I wandered through the winding streets, only to stumble across yet another landmark, the expansive Piazza della Signoria, marked by Palazzo Vecchia and its tall tower. People aren’t kidding when they say that Florence is filled to the brim with art–everywhere you turn there are gorgeous sculptures or medieval churches. On one side of the square is the Loggia Dei Lanzi, which is a beautiful open-air sculpture gallery, with marble and bronze statues depicting mythological characters including Perseus and Hercules and guarded by the pair of imposing Medici lions. The Uffizi Gallery was just around the corner, a massive U-shaped gallery housing the Medici’s family private art collection. I walked past it and along the river, deciding that I would take one of my host’s other suggestions and hike up to Piazza Michelangelo for a view of the city.

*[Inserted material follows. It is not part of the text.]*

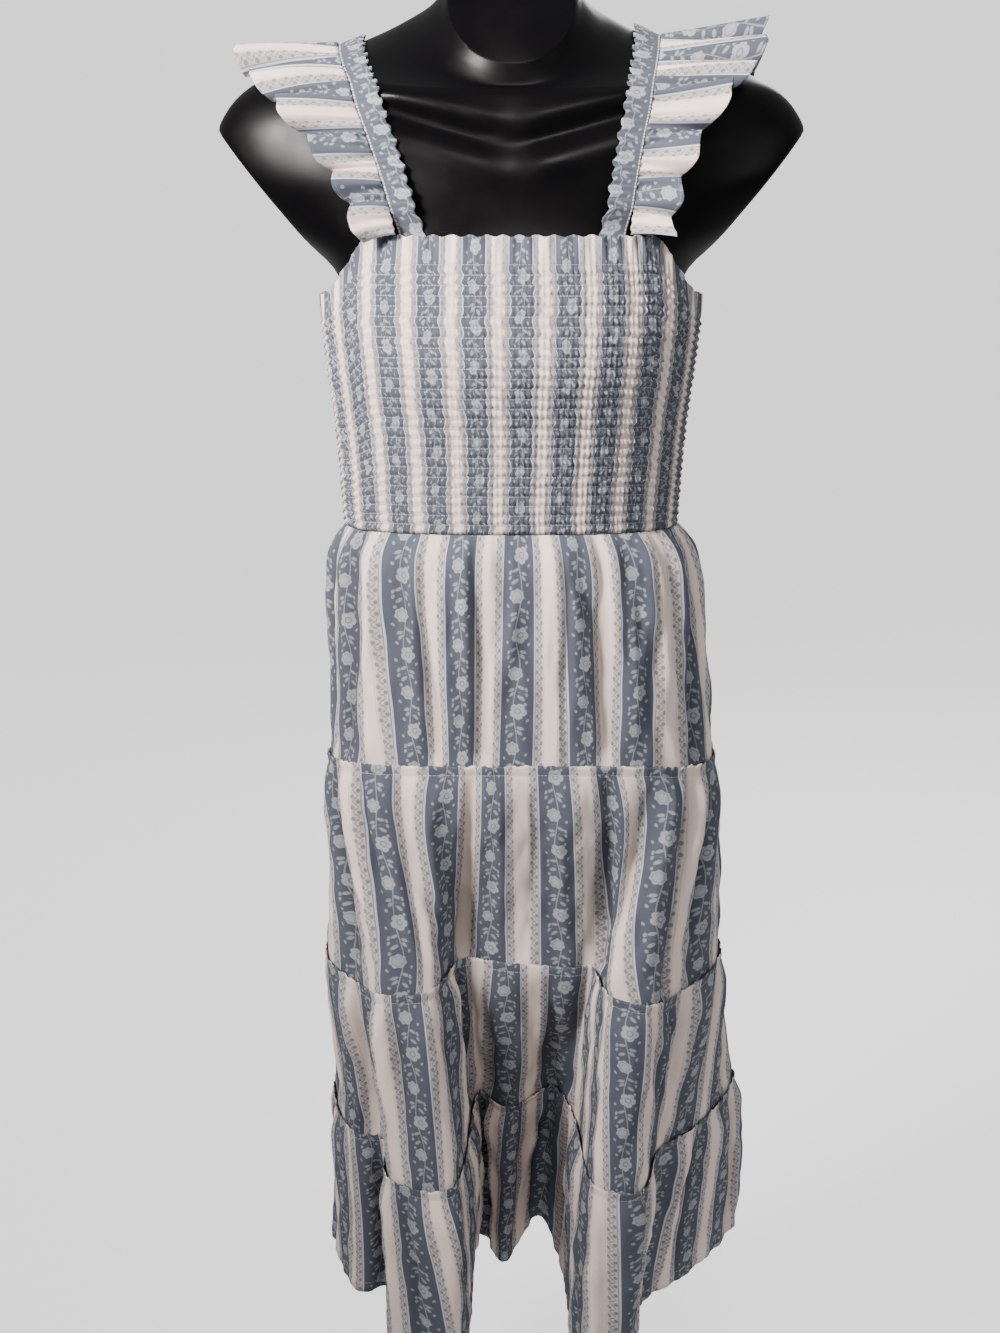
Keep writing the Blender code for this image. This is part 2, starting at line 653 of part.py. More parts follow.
def stand(material, collection):
    """Round steel base plate and the post that carries the form, set to one side inside the skirt."""
    bpy.ops.mesh.primitive_cylinder_add(vertices=48, radius=BASE_RADIUS, depth=BASE_THICKNESS,
                                        location=(0.0, 0.0, BASE_THICKNESS / 2.0))
    base = bpy.context.object
    base.name = "stand_base"
    bevel = base.modifiers.new("rounded rim", "BEVEL")
    bevel.width = BASE_EDGE
    bevel.segments = 1
    bevel.limit_method = "ANGLE"
    bottom = BASE_THICKNESS + SEAM_GAP
    top = SHOULDER_Z - FORM_SECTIONS[-1].drop - SEAM_GAP
    bpy.ops.mesh.primitive_cylinder_add(vertices=16, radius=POST_RADIUS, depth=top - bottom,
                                        location=(POST_X, POST_Y, (top + bottom) / 2.0))
    post = bpy.context.object
    post.name = "stand_post"
    for obj in (base, post):
        obj.data.materials.append(material)
        obj.data.shade_smooth()
        obj.data.set_sharp_from_angle(angle=math.radians(40.0))
        for old in list(obj.users_collection):
            old.objects.unlink(obj)
        collection.objects.link(obj)


def surface_tree(*objects):
    """Search tree over the faces of several objects that sit at the origin."""
    points = []
    faces = []
    for obj in objects:
        start = len(points)
        points += [v.co.copy() for v in obj.data.vertices]
        faces += [tuple(start + i for i in p.vertices) for p in obj.data.polygons]
    return BVHTree.FromPolygons(points, faces)


def main():
    clear_scene()
    parts = make_collection("tiered midi dress")
    print_cotton = make_material("striped print cotton", (0.33, 0.37, 0.44), 0.85)
    form_plastic = make_material("black form plastic", (0.012, 0.012, 0.014), 0.25)
    stand_steel = make_material("brushed stand steel", (0.42, 0.42, 0.43), 0.35, 1.0)

    form = torso_form(form_plastic, parts)
    stand(stand_steel, parts)
    form_tree = surface_tree(form)
    bodice_front = bodice_panel("bodice_front", form_tree, 0.0, print_cotton, parts)
    bodice_back = bodice_panel("bodice_back", form_tree, 0.5, print_cotton, parts)
    for tier in range(len(TIER_DROPS) - 1):
        tier_panel(f"tier_{tier + 1}_front", tier, 0.0, print_cotton, parts)
        tier_panel(f"tier_{tier + 1}_back", tier, 0.5, print_cotton, parts)
    tree = surface_tree(form, bodice_front, bodice_back)
    for side, word in ((-1.0, "right"), (1.0, "left")):
        strap(f"strap_{word}", tree, side, print_cotton, parts)
        ruffle(f"ruffle_{word}", tree, side, print_cotton, parts)


main()
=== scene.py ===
import math
from collections import namedtuple

import bpy
import numpy as np
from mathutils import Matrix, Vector
from mathutils.bvhtree import BVHTree


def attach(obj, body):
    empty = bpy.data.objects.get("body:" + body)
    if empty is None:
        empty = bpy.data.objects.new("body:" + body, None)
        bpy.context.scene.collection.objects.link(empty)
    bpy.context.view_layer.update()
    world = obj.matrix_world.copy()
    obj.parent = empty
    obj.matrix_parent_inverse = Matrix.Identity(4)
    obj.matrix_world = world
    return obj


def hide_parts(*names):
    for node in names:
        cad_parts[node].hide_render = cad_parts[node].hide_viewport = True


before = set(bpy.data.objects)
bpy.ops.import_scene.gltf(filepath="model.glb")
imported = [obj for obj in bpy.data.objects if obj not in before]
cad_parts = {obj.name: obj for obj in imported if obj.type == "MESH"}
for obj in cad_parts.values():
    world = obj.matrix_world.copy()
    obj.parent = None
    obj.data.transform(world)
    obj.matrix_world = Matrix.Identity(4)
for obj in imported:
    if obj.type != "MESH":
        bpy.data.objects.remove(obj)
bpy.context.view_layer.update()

# Torso form: a smooth, glossy black moulded shell without limbs. Its neck ends in a steep flat plate and
# each arm in a flat slanted cut with a rounded rim. It carries the dress.

SHOULDER_Z = 1.360
FORM_ROUNDNESS = 2.15
FORM_SIDES = 288
FORM_ROWS = 120
ARM_CUT_X = 0.226
ARM_CUT_DROP = 0.074
ARM_CUT_SLOPE = 0.82
ARM_CUT_END = 0.185
ARM_RIM = 0.0011
COLLAR_DROP = 0.081
COLLAR_RISE = 0.27
COLLAR_BEND = 0.006
COLLAR_RELIEF = 0.0050
COLLAR_HALF = 0.085
COLLAR_FADE = 0.045
THROAT_HALF = 0.030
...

It was a pleasant walk along the river and through the restaurant-lined streets. My host had noted that there would be a number of steep steps to get to this piazza, and she wasn’t joking. I stood at the bottom of what looked to be a very long staircase and considered that this was probably not the wisest choice for the end of my lengthy walking tour but soldiered on. Indeed, there was a little old lady trudging up ahead of me, so I was determined to not be put to shame. Huffing and puffing, I finally made it to the top and was definitely rewarded for my efforts. The piazza afforded a gorgeous view of Florence’s skyline and both sides of the river. The sun was hot, but a stout breeze kept things relatively comfortable. Satisfied with my whirlwind walking tour of Florence, I made my way back down the hill and headed back to the apartment. I made a brief pit stop in a supermarket on the way to pick up some supplies (cheese, crackers, tomatoes and salami) to have on hand for a meal or two.
I rested my poor battered feet for a time before venturing out to try one of the recommended restaurants, which was thankfully only a few minutes away. Vivanda looked to be a chic little place, though empty when I arrived. They have their own organic farm and produce their own wine, so I had a glass of their white wine, which was lovely and very drinkable. Since I hadn’t eaten anything since the morning, I was ambitious in my ordering–a pear and gorgonzola green salad with walnuts as well as handmade gnocchi with a gorgonzola fondue, liquorice and mint leaves. The salad was superb; not surprisingly, I love the combination of cheese and fruit. The vinaigrette was light, allowing the cheese and pear flavours to shine. It was a hefty portion, but I was hungry and finished most of it. The gnocchi was also good, though the liquorice flavour was quite strong and overpowered the other flavours a bit too much. Filled with tasty food, I waddled my way home and tucked in for the night after a long, fulfilling introduction to Florence.